Got my May/June copy of CoDe today. Full of good information and interesting stuff, as usual.

But I guess the editorial set my thinking on a certain path...

Here we had the Editor in Chief (Editor-in-Chief if you prefer) recounting how "defining this platform was actually the easy part. The challenging part has been in selecting the parts of VS.NET/SQL Server platform appropriate for their development team.".
I guess the "defining part was 'use .NET with SQL Server'. Boy, I hope that was easy! But the challenging part, well all I can say is that *if* .NET is soooo complicated (include component counts and component intracies in that, please) that it's truly hard to decide, then I'd say 'Houston we have a problem'! And, by the way, since when was a new platform (i.e. its pieces) chosen based on its appropriateness to the (existing) development team???

This kind of talk, once the domain of the mainframers, was exactly what fostered the unprecedented growth of the PC market in the first place. Now MS is turning us all into the problem!
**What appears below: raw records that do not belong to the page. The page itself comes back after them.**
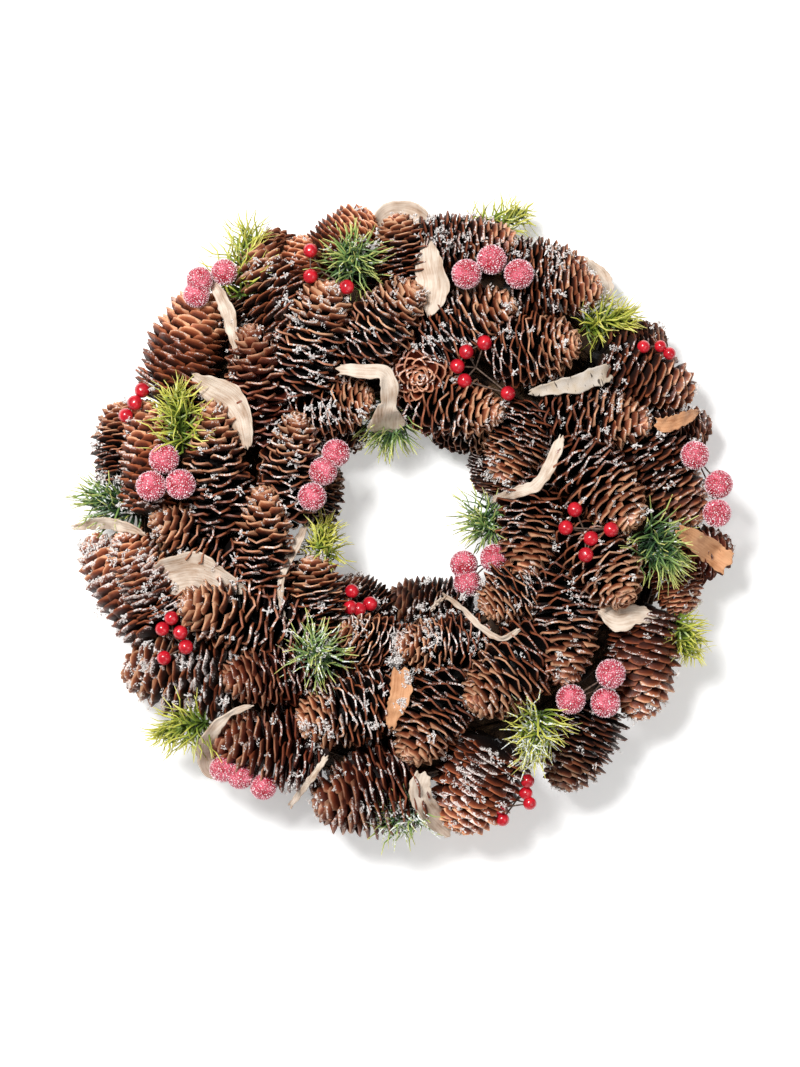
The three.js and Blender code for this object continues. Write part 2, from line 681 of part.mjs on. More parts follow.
const ring = ringSolid(0);
const ringSpace = ringSolid(CLEARANCE);
const takenByWires = [];
const cones = makeCones();
const solids = [ring];
const covers = cones.map((cone) => cone.cover);
addPiece("base_ring", ring, COLOURS.ring);

for (let hour = 1; hour <= HOURS; hour++) {
  const bunch = coneBunch(hour, cones, ringSpace, takenByWires);
  solids.push(bunch);
  addPiece(`cones_${hour}`, bunch, COLOURS.cone);
}

for (const [name, tan, lean, rows] of BARK) {
  const sheet = largestBody(clearOf(barkSheet(rows, lean, 0), covers));
  const move = seated(sheet, solids, BARK_DEEPEST).toArray();
  addPiece(`bark_${name}`, sheet.translate(move), tan ? COLOURS.tanBark : COLOURS.paleBark);
  solids.push(sheet.translate(move));
  covers.push(barkSheet(rows, lean, 2 * CLEARANCE).translate(move));
}

for (const [kind, picks, detail, colour] of [
  ["frosted_berries", FROSTED_PICKS, FROSTED_DETAIL, COLOURS.frosted],
  ["red_berries", RED_PICKS, RED_DETAIL, COLOURS.red],
]) {
  for (const [name, radius, places] of picks) {
    const centres = restingCentres(places, radius, detail, solids);
    const pick = berryPick(centres, radius, detail, 0);
    const move = seated(pick, solids, BERRY_DEEPEST).toArray();
    addPiece(`${kind}_${name}`, pick.translate(move), colour);
    solids.push(pick.translate(move));
    covers.push(berryPick(centres, radius, detail, 2 * CLEARANCE).translate(move));
  }
}

SPRIGS.forEach(([name, green, baseX, baseY, baseRise, tipX, tipY, tipRise, length], seed) => {
  const whole = needleSprig(placed(baseX, baseY, baseRise), placed(tipX, tipY, tipRise), length, seed);
  const sprig = largestBody(clearOf(whole, covers));
  const settled = sprig.translate(seated(sprig, solids, SPRIG_DEEPEST).toArray());
  addPiece(`sprig_${name}`, settled, green ? COLOURS.greenNeedle : COLOURS.yellowNeedle);
  solids.push(settled);
});

// The whole is centred over the origin.
const box = new THREE.Box3().setFromObject(group);
const middle = box.getCenter(new THREE.Vector3());
group.position.set(-middle.x, -middle.y, 0);

export default group;
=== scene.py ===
"""A pine-cone wreath with frosted berries, glossy berries, needle sprigs and birch bark, lying on its back.

Blender units are metres. The tables hold millimetres, measured to the right of and above the middle of the
ring, looking at the front from far off, with a rise over the arched crown that the cones lie on.
"""

import logging
import math
import random
from collections.abc import Callable
from dataclasses import dataclass, field
from enum import Enum

import bpy
import numpy as np
from mathutils import Matrix, Vector


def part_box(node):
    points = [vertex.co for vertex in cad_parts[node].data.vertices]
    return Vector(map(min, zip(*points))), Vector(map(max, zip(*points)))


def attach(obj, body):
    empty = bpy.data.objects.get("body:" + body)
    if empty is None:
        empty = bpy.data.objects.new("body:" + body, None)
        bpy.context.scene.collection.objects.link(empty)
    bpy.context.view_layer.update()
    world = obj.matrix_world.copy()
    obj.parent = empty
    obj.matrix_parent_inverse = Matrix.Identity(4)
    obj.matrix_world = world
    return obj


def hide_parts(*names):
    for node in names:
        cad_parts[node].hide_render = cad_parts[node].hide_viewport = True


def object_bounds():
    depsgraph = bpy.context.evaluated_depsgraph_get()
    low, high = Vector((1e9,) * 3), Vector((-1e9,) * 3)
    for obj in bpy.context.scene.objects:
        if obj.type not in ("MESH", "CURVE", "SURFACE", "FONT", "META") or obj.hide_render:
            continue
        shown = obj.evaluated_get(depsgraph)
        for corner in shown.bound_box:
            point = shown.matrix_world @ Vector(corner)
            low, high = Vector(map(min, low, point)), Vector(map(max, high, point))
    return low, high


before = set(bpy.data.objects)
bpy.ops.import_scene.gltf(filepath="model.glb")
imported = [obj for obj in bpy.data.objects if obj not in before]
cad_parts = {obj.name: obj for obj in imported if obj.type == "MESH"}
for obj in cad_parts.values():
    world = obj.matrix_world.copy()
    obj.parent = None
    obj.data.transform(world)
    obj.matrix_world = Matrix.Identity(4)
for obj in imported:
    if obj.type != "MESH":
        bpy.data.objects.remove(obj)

logging.basicConfig(level=logging.INFO, format="%(message)s")
log = logging.getLogger("wreath")

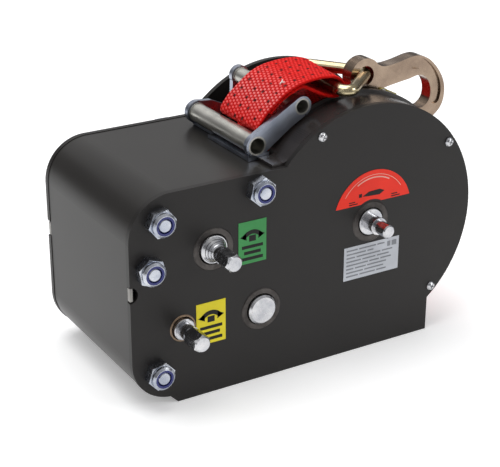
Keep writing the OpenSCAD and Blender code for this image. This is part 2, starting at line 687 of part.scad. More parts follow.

Deeper in to the magazine, I couldn't help but notice that many of the contributors proudly proclaim that they are members of the "INETA Speaker's Bureau". You know, that "user group" that has Microsoft and MSDN as "charter sponsors".

I also observed that one of the contributors has "over 15 years of experience in architecting, designing and developing successful .NET applications." (bolding mine). Should have mentioned 'experienced time traveller' as a major qualification too, since visiting the future is about the only way to gain that experience.

Finally, there's that omnipresent column "Ask the Doc Detective". Been there since I became a CoDe reader. I would have thought that by now this would be an embarrassment to .NET and its gliterati and that the resources required would have been poured into the .NET documentation to make such a column disappear. But it's still here, with as many questions as ever! They can make .NET really really clever but they can't address a simple issue like documentation content, consistency, accuracy or EASE OF USE. That might be an OK situation for the "early adopters" but I don't know how that's going to wash with the masses. On the other hand, that's a sure way to require expensive consultants to come in and 'help' get things done. Just like the mainframe days!

Killing the golden goose or creating the golden archaeopteryx?